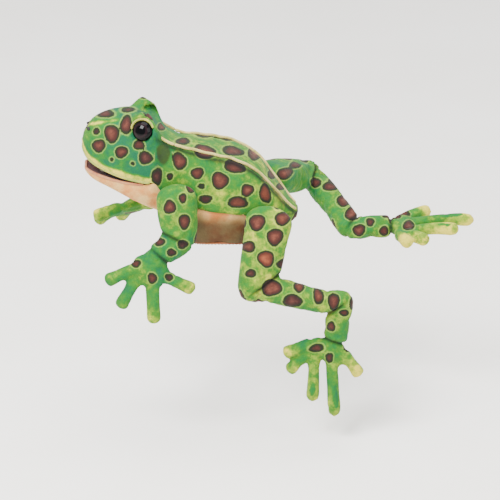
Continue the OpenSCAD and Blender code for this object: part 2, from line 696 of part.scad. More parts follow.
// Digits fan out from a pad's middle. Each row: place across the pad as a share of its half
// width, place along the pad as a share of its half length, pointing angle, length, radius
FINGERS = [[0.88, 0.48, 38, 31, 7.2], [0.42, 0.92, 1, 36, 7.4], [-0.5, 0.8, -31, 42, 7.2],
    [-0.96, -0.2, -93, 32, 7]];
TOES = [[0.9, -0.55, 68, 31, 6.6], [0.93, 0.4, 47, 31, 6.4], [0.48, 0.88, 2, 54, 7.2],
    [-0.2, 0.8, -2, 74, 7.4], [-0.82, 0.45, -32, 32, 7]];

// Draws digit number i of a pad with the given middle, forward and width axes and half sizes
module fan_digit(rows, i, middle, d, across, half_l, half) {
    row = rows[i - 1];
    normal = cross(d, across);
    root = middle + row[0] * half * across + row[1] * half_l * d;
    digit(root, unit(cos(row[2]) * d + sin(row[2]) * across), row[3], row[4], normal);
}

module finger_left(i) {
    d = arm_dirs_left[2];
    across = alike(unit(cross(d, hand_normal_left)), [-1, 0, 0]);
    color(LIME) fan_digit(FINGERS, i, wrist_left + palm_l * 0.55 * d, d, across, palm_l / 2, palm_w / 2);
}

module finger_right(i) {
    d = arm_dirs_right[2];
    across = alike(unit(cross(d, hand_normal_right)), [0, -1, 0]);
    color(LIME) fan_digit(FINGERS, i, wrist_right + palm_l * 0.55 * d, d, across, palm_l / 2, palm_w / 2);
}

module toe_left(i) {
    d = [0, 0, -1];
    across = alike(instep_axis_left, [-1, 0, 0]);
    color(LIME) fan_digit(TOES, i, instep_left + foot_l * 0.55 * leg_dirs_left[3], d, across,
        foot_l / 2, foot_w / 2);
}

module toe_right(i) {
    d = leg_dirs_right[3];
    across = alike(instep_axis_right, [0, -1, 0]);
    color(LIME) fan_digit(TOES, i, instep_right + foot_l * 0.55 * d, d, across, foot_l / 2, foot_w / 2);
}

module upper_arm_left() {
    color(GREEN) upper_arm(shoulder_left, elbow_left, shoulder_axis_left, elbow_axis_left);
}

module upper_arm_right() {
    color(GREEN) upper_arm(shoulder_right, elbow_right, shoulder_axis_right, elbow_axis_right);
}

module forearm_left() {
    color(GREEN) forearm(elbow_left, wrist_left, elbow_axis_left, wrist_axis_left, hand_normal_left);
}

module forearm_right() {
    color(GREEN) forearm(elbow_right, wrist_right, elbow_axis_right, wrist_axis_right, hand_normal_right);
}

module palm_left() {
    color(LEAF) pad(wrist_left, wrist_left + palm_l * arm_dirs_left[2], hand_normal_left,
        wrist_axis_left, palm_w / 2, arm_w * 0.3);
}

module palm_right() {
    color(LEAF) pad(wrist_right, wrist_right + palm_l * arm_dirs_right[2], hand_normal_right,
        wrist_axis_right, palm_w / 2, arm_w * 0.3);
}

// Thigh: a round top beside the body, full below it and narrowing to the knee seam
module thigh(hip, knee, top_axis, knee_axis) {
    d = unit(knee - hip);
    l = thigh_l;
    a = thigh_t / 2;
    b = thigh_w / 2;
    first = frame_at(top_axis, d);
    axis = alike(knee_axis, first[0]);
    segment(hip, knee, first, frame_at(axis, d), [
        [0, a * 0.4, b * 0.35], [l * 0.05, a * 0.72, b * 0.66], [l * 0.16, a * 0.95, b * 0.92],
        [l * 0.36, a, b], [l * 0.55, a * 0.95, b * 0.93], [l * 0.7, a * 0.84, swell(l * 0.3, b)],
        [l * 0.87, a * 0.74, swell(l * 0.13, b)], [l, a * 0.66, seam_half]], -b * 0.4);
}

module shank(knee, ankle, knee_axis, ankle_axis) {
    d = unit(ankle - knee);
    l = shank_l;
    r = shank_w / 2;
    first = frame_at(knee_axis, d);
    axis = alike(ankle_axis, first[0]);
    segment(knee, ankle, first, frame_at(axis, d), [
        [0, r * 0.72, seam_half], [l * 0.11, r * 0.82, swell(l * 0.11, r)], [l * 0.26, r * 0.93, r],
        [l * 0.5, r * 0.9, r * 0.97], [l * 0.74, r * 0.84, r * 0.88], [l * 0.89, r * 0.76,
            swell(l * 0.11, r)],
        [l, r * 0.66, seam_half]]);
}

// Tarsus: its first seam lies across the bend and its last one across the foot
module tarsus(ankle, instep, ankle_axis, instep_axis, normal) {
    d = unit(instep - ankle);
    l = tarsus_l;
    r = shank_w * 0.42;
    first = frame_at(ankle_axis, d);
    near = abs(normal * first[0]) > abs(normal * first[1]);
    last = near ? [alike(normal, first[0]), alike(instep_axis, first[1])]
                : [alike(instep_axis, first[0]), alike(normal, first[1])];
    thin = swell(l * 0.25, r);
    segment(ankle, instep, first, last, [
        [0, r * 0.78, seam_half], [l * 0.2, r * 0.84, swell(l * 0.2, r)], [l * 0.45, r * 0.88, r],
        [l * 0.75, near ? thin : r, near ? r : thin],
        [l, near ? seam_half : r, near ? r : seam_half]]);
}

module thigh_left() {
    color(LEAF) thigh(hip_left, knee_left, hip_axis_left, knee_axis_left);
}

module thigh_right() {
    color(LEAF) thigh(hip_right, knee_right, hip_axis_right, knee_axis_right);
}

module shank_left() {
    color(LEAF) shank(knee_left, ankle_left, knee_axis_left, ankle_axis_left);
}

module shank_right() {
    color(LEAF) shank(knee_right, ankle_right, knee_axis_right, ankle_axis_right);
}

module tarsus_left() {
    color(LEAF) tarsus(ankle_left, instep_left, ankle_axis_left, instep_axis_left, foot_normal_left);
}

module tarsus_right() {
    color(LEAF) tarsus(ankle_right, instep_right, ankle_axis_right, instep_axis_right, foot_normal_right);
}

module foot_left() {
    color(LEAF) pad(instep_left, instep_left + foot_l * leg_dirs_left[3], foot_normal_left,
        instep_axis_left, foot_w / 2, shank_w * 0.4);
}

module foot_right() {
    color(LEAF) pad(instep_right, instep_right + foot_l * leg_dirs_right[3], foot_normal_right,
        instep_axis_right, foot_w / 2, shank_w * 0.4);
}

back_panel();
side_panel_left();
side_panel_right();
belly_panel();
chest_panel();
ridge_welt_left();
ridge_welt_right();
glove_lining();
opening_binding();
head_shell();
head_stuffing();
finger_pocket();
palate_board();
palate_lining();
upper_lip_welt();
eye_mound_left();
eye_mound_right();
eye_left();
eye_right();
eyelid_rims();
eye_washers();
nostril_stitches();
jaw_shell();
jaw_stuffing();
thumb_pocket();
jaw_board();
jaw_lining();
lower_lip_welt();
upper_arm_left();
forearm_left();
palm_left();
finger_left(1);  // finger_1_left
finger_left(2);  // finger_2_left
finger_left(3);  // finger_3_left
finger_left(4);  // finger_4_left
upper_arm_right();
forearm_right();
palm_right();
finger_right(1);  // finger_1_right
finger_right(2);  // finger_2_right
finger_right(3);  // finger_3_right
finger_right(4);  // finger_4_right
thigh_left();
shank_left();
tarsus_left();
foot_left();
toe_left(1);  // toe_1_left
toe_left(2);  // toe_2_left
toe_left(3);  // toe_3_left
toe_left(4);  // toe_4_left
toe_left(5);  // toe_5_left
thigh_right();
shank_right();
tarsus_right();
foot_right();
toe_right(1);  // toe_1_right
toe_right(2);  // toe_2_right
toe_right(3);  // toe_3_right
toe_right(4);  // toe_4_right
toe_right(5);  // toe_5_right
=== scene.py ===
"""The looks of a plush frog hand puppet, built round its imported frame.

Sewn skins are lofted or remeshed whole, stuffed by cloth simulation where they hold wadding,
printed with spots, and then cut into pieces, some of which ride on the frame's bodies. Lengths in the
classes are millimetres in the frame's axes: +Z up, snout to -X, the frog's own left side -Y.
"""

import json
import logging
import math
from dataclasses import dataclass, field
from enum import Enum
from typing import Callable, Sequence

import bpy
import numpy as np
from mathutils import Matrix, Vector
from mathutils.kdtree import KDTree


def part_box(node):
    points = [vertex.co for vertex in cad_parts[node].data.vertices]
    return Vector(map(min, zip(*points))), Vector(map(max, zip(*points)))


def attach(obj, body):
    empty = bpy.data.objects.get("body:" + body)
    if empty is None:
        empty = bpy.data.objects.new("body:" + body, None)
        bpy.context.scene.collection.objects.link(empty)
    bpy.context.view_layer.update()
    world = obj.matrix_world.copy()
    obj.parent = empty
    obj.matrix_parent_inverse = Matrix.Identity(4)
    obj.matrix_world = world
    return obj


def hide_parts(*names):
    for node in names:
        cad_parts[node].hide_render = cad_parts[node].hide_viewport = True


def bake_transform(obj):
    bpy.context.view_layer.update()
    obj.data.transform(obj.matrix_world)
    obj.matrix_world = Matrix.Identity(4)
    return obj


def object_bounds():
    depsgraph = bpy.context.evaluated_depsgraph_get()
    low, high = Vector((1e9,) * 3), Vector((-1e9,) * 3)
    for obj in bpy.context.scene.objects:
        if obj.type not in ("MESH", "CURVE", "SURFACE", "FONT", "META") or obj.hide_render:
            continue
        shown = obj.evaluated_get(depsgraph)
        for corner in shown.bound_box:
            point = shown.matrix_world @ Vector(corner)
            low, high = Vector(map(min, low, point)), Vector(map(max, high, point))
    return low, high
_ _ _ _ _
What you should do
Every line from the one containing "back_panel();" through the one containing "if empty is" is to be given again exactly, both ends included, and no line outside that range.

Exercise response
back_panel();
side_panel_left();
side_panel_right();
belly_panel();
chest_panel();
ridge_welt_left();
ridge_welt_right();
glove_lining();
opening_binding();
head_shell();
head_stuffing();
finger_pocket();
palate_board();
palate_lining();
upper_lip_welt();
eye_mound_left();
eye_mound_right();
eye_left();
eye_right();
eyelid_rims();
eye_washers();
nostril_stitches();
jaw_shell();
jaw_stuffing();
thumb_pocket();
jaw_board();
jaw_lining();
lower_lip_welt();
upper_arm_left();
forearm_left();
palm_left();
finger_left(1);  // finger_1_left
finger_left(2);  // finger_2_left
finger_left(3);  // finger_3_left
finger_left(4);  // finger_4_left
upper_arm_right();
forearm_right();
palm_right();
finger_right(1);  // finger_1_right
finger_right(2);  // finger_2_right
finger_right(3);  // finger_3_right
finger_right(4);  // finger_4_right
thigh_left();
shank_left();
tarsus_left();
foot_left();
toe_left(1);  // toe_1_left
toe_left(2);  // toe_2_left
toe_left(3);  // toe_3_left
toe_left(4);  // toe_4_left
toe_left(5);  // toe_5_left
thigh_right();
shank_right();
tarsus_right();
foot_right();
toe_right(1);  // toe_1_right
toe_right(2);  // toe_2_right
toe_right(3);  // toe_3_right
toe_right(4);  // toe_4_right
toe_right(5);  // toe_5_right
=== scene.py ===
"""The looks of a plush frog hand puppet, built round its imported frame.

Sewn skins are lofted or remeshed whole, stuffed by cloth simulation where they hold wadding,
printed with spots, and then cut into pieces, some of which ride on the frame's bodies. Lengths in the
classes are millimetres in the frame's axes: +Z up, snout to -X, the frog's own left side -Y.
"""

import json
import logging
import math
from dataclasses import dataclass, field
from enum import Enum
from typing import Callable, Sequence

import bpy
import numpy as np
from mathutils import Matrix, Vector
from mathutils.kdtree import KDTree


def part_box(node):
    points = [vertex.co for vertex in cad_parts[node].data.vertices]
    return Vector(map(min, zip(*points))), Vector(map(max, zip(*points)))


def attach(obj, body):
    empty = bpy.data.objects.get("body:" + body)
    if empty is None:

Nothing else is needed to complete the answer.